The squarer as shown in FIG. 1 is applicable in many applications. According to the circuit application, various circuits can be connected to different output terminals O and O' shown in FIG. 1 by means of dotted lines, dashed lines and dot-dash lines, respectively. For example, if the output terminals O and O' are connected to a capacitor (as shown by the dot-dash lines) having an appropriate capacitance, then a D.C. signal or a low frequency signal can be obtained via the capacitor. For obtaining an output signal at a particular frequency, for example, at a frequency twice the frequency of the input signal Uk; or for obtaining an upper sideband frequency signal of the input signals Ua and Ub, a corresponding frequency selecting circuit or filter designed for such purpose can be connected to the terminals O and O' shown by the dotted lines. Also, a signal containing all of the frequency components produced by the squarer of the present invention in a square-law characteristic can be provided from the two terminals of the compensating resistor R1 when the output terminals O and O' are short circuited, as shown by the dash lines. In all the cases mentioned above, the voltage values of the output signals are proportional to the square values of the input signal voltages.

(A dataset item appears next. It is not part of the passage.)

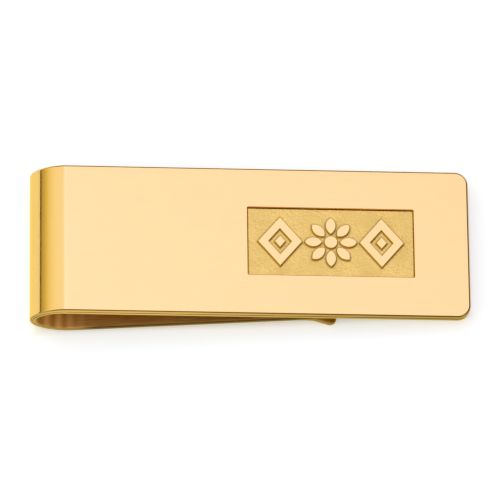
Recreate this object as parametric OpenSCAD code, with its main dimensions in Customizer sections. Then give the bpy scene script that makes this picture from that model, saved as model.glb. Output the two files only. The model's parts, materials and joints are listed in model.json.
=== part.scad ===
// Folded spring-strip money clip with a textured inlay panel and three raised motifs.
//
// The clip is drawn with its front face level at height 0 and the outside of its fold at x = 0,
// then laid down as it rests on a table: on the back of the fold and on the tip of the lip.
// A "heading" is the direction in which the strip's outer surface turns: 0 along the front face
// towards the fold, 90 straight down at the nose of the fold, 180 back along the leg.

/* [Clip] */
// Overall length, from the nose of the fold to the free end of the front
clip_len = 53; // [50:0.5:60]
// Width of the strip
clip_w = 19; // [17:0.5:24]
// Height over the fold, square to the front face
fold_h = 6.65; // [6.4:0.05:7.2]
// Radius of the two corners at the free end of the front
corner_r = 1.6; // [0.8:0.1:3]
// Thickness of the polished face plate
face_t = 0.69; // [0.65:0.01:0.8]
// Thickness of the strip layer behind the face plate
backing_t = 0.69; // [0.65:0.01:0.8]

/* [Fold] */
// Outer radius where the front turns into the fold
shoulder_r = 4.8; // [4.5:0.1:5]
// Outer radius at the nose of the fold
nose_r = 2.4; // [2.2:0.1:2.5]
// Metal left where the shoulder meets the nose
shoulder_t = 0.85; // [0.8:0.05:1]
// Metal left where the nose meets the heel
heel_t = 0.69; // [0.65:0.01:0.75]

/* [Spring leg] */
// Thickness of the leg
leg_t = 0.69; // [0.6:0.01:0.75]
// Angle at which the leg rises towards the front
leg_angle = 9.4; // [9:0.1:9.6]
// Length of the stretch that presses on the notes
grip_len = 0.7; // [0.4:0.1:1.5]
// Clearance left between the leg and the back of the front
grip_gap = 0.08; // [0.03:0.01:0.2]
// Radius of the bend into the lip
lip_r = 1.8; // [1.4:0.1:3]
// Angle by which the lip turns away from the front
lip_angle = 34; // [25:1:40]
// Straight length of the lip
lip_len = 2.8; // [1.8:0.1:3]
// Radius of the lip's two corners
lip_corner_r = 0.9; // [0.8:0.1:2]

/* [Inlay panel] */
// Length of the panel's window
panel_len = 20.15; // [18:0.05:22]
// Width of the panel's window
panel_w = 8.85; // [8:0.05:10]
// Distance from the window to the free end of the front
panel_margin = 6.7; // [5:0.05:8]
// Depth of the panel's ground below the front face
panel_depth = 0.35; // [0.2:0.05:0.45]
// Fitting gap round the panel
panel_gap = 0.06; // [0.04:0.01:0.1]

/* [Motifs] */
// Height of the motifs, across the clip
motif_h = 6.4; // [5.5:0.1:7]
// Length of a lozenge, along the clip
lozenge_len = 5.4; // [5:0.1:5.8]
// Width of the lozenge's frame
lozenge_rim = 1; // [0.7:0.05:1.1]
// Width of a petal as a share of its length
petal_share = 0.58; // [0.4:0.02:0.6]
// Number of petals of the rosette
petals = 8; // [6:1:8]
// Distance between neighbouring motifs' centres
motif_pitch = 6.15; // [6:0.05:6.5]

/* [Hidden] */

$fn = 96;
gold = [0.83, 0.66, 0.33];
dark_gold = [0.72, 0.55, 0.27];

plate_t = face_t + backing_t;
shoulder_end = 60;              // heading where the shoulder ends and the nose starts
nose_end = 146;                 // heading where the nose ends and the heel starts
leg_heading = 180 + leg_angle;  // heading of the straight part of the leg
approach_r = 6;                 // radius of the slow bend that brings the leg level
fold_steps = 52;
approach_steps = 4;
lip_steps = 10;

// Unit vector out of the strip's outer surface
function outward(heading) = [-sin(heading), cos(heading)];
// Point of the outer surface on a bend about c that closes the fold
function closing(c, r, heading) = c + r * outward(heading);
// Point of the outer surface on a bend about c that turns the leg away again
function opening(c, r, heading) = c - r * outward(heading);

// Centres of the fold's three bends, in the plane of length and height
shoulder_c = [shoulder_r * sin(shoulder_end) + nose_r * (1 - sin(shoulder_end)), -shoulder_r];
nose_c = closing(shoulder_c, shoulder_r - nose_r, shoulder_end);
heel_r = (fold_h + nose_c.y + nose_r * cos(nose_end)) / (1 + cos(nose_end));
heel_c = closing(nose_c, nose_r - heel_r, nose_end);
heel_end = closing(heel_c, heel_r, leg_heading);

// The leg runs straight until its inner surface comes level, one gap below the front
grip_z = -plate_t - grip_gap - leg_t;
straight_len = (grip_z - heel_end.y - approach_r * (1 - cos(leg_angle))) / sin(leg_angle);
approach_start = heel_end + straight_len * [cos(leg_angle), sin(leg_angle)];
approach_c = approach_start + approach_r * outward(leg_heading);
lip_c = [approach_c.x + grip_len, grip_z - lip_r];
lip_heading = 180 - lip_angle;
lip_start = opening(lip_c, lip_r, lip_heading);
lip_tip = lip_start + lip_len * [cos(lip_angle), -sin(lip_angle)];
lip_end_x = lip_tip.x + leg_t * sin(lip_angle);

// Stations along the strip: [point of the outer surface, heading, thickness]
thinning = [[0, plate_t], [shoulder_end, shoulder_t], [nose_end, heel_t], [leg_heading, leg_t]];
function fold_surface(h) =
    h < shoulder_end ? closing(shoulder_c, shoulder_r, h)
    : h < nose_end ? closing(nose_c, nose_r, h)
    : closing(heel_c, heel_r, h);
fold_stations = [for (i = [0 : fold_steps]) let (h = leg_heading * i / fold_steps)
    [fold_surface(h), h, lookup(h, thinning)]];
leg_stations = concat(
    [[heel_end, leg_heading, leg_t]],
    [for (i = [0 : approach_steps]) let (h = leg_heading - leg_angle * i / approach_steps)
        [opening(approach_c, approach_r, h), h, leg_t]],
    [for (i = [0 : lip_steps]) let (h = 180 - lip_angle * i / lip_steps)
        [opening(lip_c, lip_r, h), h, leg_t]],
    [[lip_tip, lip_heading, leg_t]]);

// The clip lies on the line that touches the heel and the tip of the lip
tip_from_heel = lip_tip - heel_c;
lie_angle = atan2(tip_from_heel.y, tip_from_heel.x) + asin(heel_r / norm(tip_from_heel));
function laid_x(p) = p.x * cos(lie_angle) + p.y * sin(lie_angle);
function laid_z(p) = p.y * cos(lie_angle) - p.x * sin(lie_angle);
middle_x = (laid_x(nose_c) - nose_r + laid_x([clip_len, 0])) / 2;
table_z = laid_z(heel_c) - heel_r;

panel_x = clip_len - panel_margin - panel_len / 2;
inlay_t = face_t - panel_depth;

// Lays the drawn clip down as it rests, with the origin under its middle
module lying() {
    translate([-middle_x, 0, -table_z]) rotate([0, lie_angle, 0]) children();
}

// Turns a drawing in length and height into a strip as wide as the clip
module strip_wide() {
    translate([0, clip_w / 2, 0]) rotate([90, 0, 0]) linear_extrude(clip_w) children();
}

// Section of the strip through its stations: the outer surface out, the inner surface back
module strip_section(stations) {
    last = len(stations) - 1;
    polygon(concat(
        [for (s = stations) s[0]],
        [for (i = [last : -1 : 0]) stations[i][0] - stations[i][2] * outward(stations[i][1])]));
}

// Plan of a strip with square corners at x0 and rounded ones at x1
module plan(x0, x1, r) {
    translate([x0, -clip_w / 2]) square([x1 - r - x0, clip_w]);
    translate([x1 - r, r - clip_w / 2]) square([r, clip_w - 2 * r]);
    for (side = [-1, 1]) translate([x1 - r, side * (clip_w / 2 - r)]) circle(r);
}

module panel_plan(gap) {
    square([panel_len - 2 * gap, panel_w - 2 * gap], center = true);
}

module lozenge(length, height) {
    polygon([[-length / 2, 0], [0, -height / 2], [length / 2, 0], [0, height / 2]]);
}

// Open lozenge with a small solid one inside it
module lozenge_motif() {
    inner = 1 - 2 * lozenge_rim / (motif_h * sin(atan2(lozenge_len, motif_h)));
    difference() {
        lozenge(lozenge_len, motif_h);
        lozenge(inner * lozenge_len, inner * motif_h);
    }
    lozenge(lozenge_len / 4, motif_h / 4);
}

// Pointed petal, the overlap of two circles, from the origin outwards along x
module petal(length, width) {
    r = (pow(length, 2) + pow(width, 2)) / (4 * width);
    intersection() {
        translate([length / 2, r - width / 2]) circle(r);
        translate([length / 2, width / 2 - r]) circle(r);
    }
}

// Open flower: petals round a button, which stays clear of their tips
module rosette() {
    button_r = motif_h / 8;
    button_gap = 0.25;
    petal_start = button_r + button_gap;
    petal_len = motif_h / 2 - petal_start;
    circle(button_r);
    for (i = [0 : petals - 1]) {
        rotate(90 + i * 360 / petals) translate([petal_start, 0]) {
            petal(petal_len, petal_len * petal_share);
        }
    }
}

// Stands a motif on the panel's ground, level with the front face
module raised(step) {
    translate([panel_x + step * motif_pitch, 0, -panel_depth]) {
        linear_extrude(panel_depth) children();
    }
}

module face_plate() {
    color(gold) lying() translate([0, 0, -face_t]) linear_extrude(face_t) difference() {
        plan(shoulder_c.x, clip_len, corner_r);
        translate([panel_x, 0]) panel_plan(0);
    }
}

module backing_strip() {
    color(gold) lying() translate([0, 0, -plate_t]) linear_extrude(backing_t) {
        plan(shoulder_c.x, clip_len, corner_r);
    }
}

module fold() {
    color(gold) lying() strip_wide() strip_section(fold_stations);
}

module spring_leg() {
    color(gold) lying() intersection() {
        strip_wide() strip_section(leg_stations);
        translate([0, 0, -fold_h - 1]) linear_extrude(fold_h + 1) {
            plan(heel_end.x - 1, lip_end_x, lip_corner_r);
        }
    }
}

module inlay_panel() {
    color(dark_gold) lying() translate([panel_x, 0, -face_t]) linear_extrude(inlay_t) {
        panel_plan(panel_gap);
    }
}

module motif_left() {
    color(gold) lying() raised(-1) lozenge_motif();
}

module motif_centre() {
    color(gold) lying() raised(0) rosette();
}

module motif_right() {
    color(gold) lying() raised(1) lozenge_motif();
}

face_plate();
backing_strip();
fold();
spring_leg();
inlay_panel();
motif_left();
motif_centre();
motif_right();
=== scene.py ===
"""Looks of the folded money clip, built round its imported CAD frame.

The shapes are worked out in the clip's own drawing frame, in millimetres: x runs from the nose of
the fold to the free end, y across the clip, z up from the front face. place() lays a point of that
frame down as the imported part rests, in metres.
"""

import json
import math

import bpy
import numpy as np
from mathutils import Matrix, Vector
from mathutils.geometry import tessellate_polygon


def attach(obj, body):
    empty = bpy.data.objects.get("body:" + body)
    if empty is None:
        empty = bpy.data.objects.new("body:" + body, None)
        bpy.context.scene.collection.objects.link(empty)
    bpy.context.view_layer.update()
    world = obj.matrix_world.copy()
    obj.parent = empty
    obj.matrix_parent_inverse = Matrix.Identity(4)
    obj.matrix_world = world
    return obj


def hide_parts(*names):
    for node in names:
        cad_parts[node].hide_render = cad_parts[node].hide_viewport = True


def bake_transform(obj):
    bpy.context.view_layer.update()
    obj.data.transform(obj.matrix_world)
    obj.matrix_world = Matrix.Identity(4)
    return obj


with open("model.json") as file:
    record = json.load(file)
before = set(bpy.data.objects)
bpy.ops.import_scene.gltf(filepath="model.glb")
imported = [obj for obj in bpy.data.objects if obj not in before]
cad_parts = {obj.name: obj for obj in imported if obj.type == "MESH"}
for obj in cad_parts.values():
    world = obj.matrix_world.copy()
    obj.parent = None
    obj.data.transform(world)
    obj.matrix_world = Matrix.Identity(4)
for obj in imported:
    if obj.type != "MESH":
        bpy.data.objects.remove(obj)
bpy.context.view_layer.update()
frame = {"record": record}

# Driving sizes, the same as in the CAD source, in millimetres and degrees
CLIP_LEN = 53.0
CLIP_W = 19.0
FOLD_H = 6.65
CORNER_R = 1.6
FACE_T = 0.69
PLATE_T = 1.38
SHOULDER_R = 4.8
SHOULDER_END = 60.0
SHOULDER_T = 0.85
NOSE_R = 2.4
NOSE_END = 146.0
HEEL_T = 0.69
LEG_T = 0.69
LEG_ANGLE = 9.4
APPROACH_R = 6.0
GRIP_LEN = 0.7
GRIP_GAP = 0.08
LIP_R = 1.8
LIP_ANGLE = 34.0
LIP_LEN = 2.8
LIP_CORNER_R = 0.9
PANEL_LEN = 20.15
PANEL_W = 8.85
PANEL_X = 36.225
PANEL_DEPTH = 0.35
MOTIF_H = 6.4
MOTIF_PITCH = 6.15
LOZENGE_LEN = 5.4
LOZENGE_RIM = 1.0
PETALS = 8
PETAL_SHARE = 0.58
BUTTON_GAP = 0.25

# Edge work, in millimetres
ARRIS_R = 0.24
STRIP_EDGE_SHARE = 0.34
SEAM_R = 0.12
WINDOW_R = 0.07
WINDOW_CORNER_R = 0.12
MOTIF_EDGE_R = 0.07
MOTIF_SINK = 0.04
PANEL_GAP_LEFT = 0.03

# How finely curves are divided, and how sharp a corner still looks smooth
EDGE_STEPS = 5
FINE_EDGE_STEPS = 3
MOTIF_EDGE_STEPS = 4
FOLD_STEPS = 63
LEG_STEPS = 8
APPROACH_STEPS = 4
LIP_STEPS = 12
SIDE_STEPS = 8
CORNER_STEPS = 16
LIP_CORNER_STEPS = 8
PETAL_STEPS = 12
BUTTON_STEPS = 40
SMOOTH_TURN = math.radians(35)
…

FIG. 2 shows another embodiment of the present invention. It is a two-quadrant squarer. It comprises a combination of backward diode D1 and compensating resistor R1 and another substantially identical combination of backward diode D2 and compensating resistor R2. The backward current of D1 is combined with the peak current of D2. In the same way, the backward current of D2 is combined with the peak current of D1. Two compensating resistors R having selected resistance are used for compensating the characteristic curves for higher input voltage levels. In this way, the composite transfer characteristic curve exhibits a precise square-law characteristic both for high and low levels in the case of higher level input voltages as shown in FIG. 5 by the solid line. Transformer T1 and T2 are provided to form a balanced input and output.
In the same manner, various multiple-quadrant squarers, such as a two quadrant squarer, a four quadrant squarer, etc, can be formed. In order to further expand the dynamic range of the transfer characteristics, backward diodes D1 and D2 in the embodiments of the present invention can be replaced with a group of backward diodes connected in series as shown in FIG. 6. Thus, with the present invention, a series of new types of squarers can be formed having the following advantages.
The uncertainties of the X, Y axes are minimized; they have a square-law characteristic within an extremely wide dynamic range, and can be operated in a very wide frequency band. Also, they have fast response, low noise and good thermal stability characteristics. In addition to this, the input and output of the squarers of the present invention can be designed as balanced terminals (as shown in FIG. 2) or unbalanced terminals (as shown in FIG. 1), and the inputs of the squarers according to the present invention can be applied as a single signal or a plurality of signals. Moreover, the transfer characteristics of the squarers of the present invention can be expressed in the form of equation (1) mentioned above in the analysis of the non-linear circuit. For example, when two signals Ua and Ub are input to a four-quadrant squarer in balanced form (as shown in FIG. 2), the output signal of the squarer will nearly equal a pure product of Ua and Ub. As a result, because it is not necessary to expand the transfer characteristic in power series in analyzing relevant non-linear circuit, the design of frequency selecting and filtering circuits is made much simplifier. For example, some filtering circuits can be omitted. Moreover, because of the zero-feed through characteristic of the squarer of the present invention, a new method is provided for designing circuits including squarers of the present invention (low-level design method). With this method, the gain of the preceding stages of a circuit system can be reduced and the parts providing the most gain of the whole system are distributed to the post stage (s) of the system.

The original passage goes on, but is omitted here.